Katii Tang

Personal information
- Full name: Katii Tang Tsoi-lam
- Born: 29 August 2001 (age 24) Hong Kong
- Height: 169 cm (5 ft 7 in) (2018)
- Weight: 56 kg (123 lb) (2018)

Sport
- Sport: Swimming
- Strokes: Freestyle

Medal record
Representing Hong Kong
Asian Games
| Bronze medal – third place | 2018 Jakarta | 4x200m freestyle relay |

= Katii Tang =

Hong Kong swimmer (born 2001)

Katii Tang Tsoi-lam (鄧采淋; born 29 August 2001), is a Hong Kong female swimmer. She graduated from Victoria Shanghai Academy. From September 2019, she started studying in the University of Michigan.

== Biography ==
Katii Tang started to learn swimming at the age of four. She initially thought practising swimming daily was exhausting and boring. However, having won five gold medals in a competition, she started to enjoy swimming for its sense of accomplishment.
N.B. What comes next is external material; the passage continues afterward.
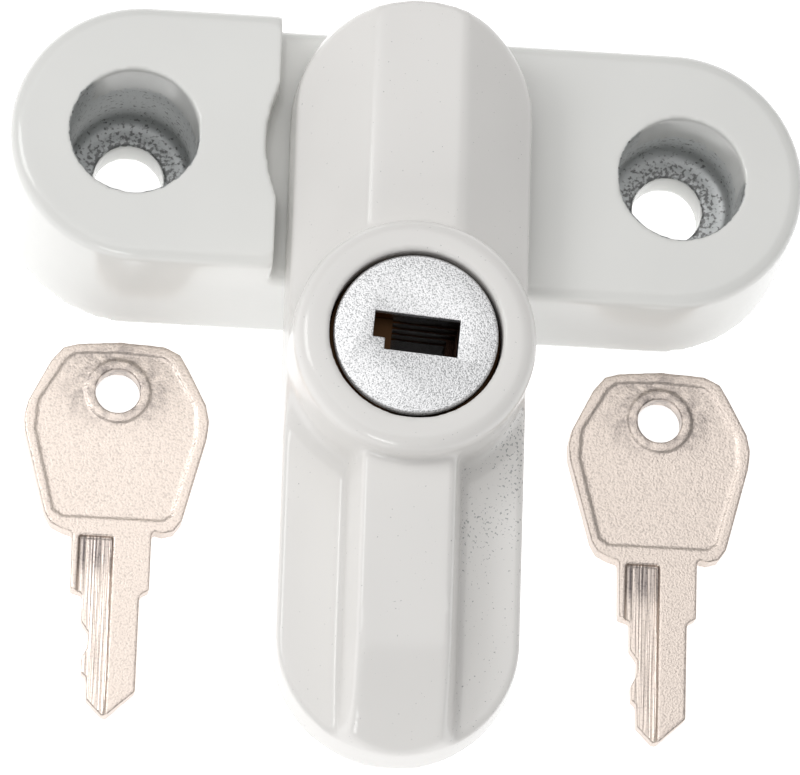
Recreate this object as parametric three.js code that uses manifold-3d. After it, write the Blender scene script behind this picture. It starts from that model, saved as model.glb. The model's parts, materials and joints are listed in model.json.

In August 2015, Tang participated in the 100m freestyle, 400m freestyle, 800m freestyle, and 1500m freestyle event and five relay events in the 2015 FINA World Junior Swimming Championships. The best result was ranking 25th in the 1500m freestyle event.

In November 2016, Tang along with Chan Kin Lok, Claudia Lau, and Sze Hang Yu came 3rd in the 4 × 200 m freestyle relay event of the 2016 Asian Swimming Championships with a time of 8:16.37. Tang ranked 7th in the 200m freestyle and 800m freestyle event.

In September 2017, Tang ranked 6th in the 200m freestyle event of the 2017 Asian Indoor and Martial Arts Games. Later that month, she achieved his personal best in the 800m freestyle event of the 2017 FINA Swimming World Cup Hong Kong meet with a time of 8:43.01, ranking 3rd.

In August 2018, Tang along with Camille Cheng, Ho Nam Wai, and Sze Hang Yu, representing Hong Kong, came 3rd in 4 × 200 m freestyle relay event in Swimming at the 2018 Asian Games.

== Swimming records ==
Tang has held one junior record and one Inter-school Swimming Competition record.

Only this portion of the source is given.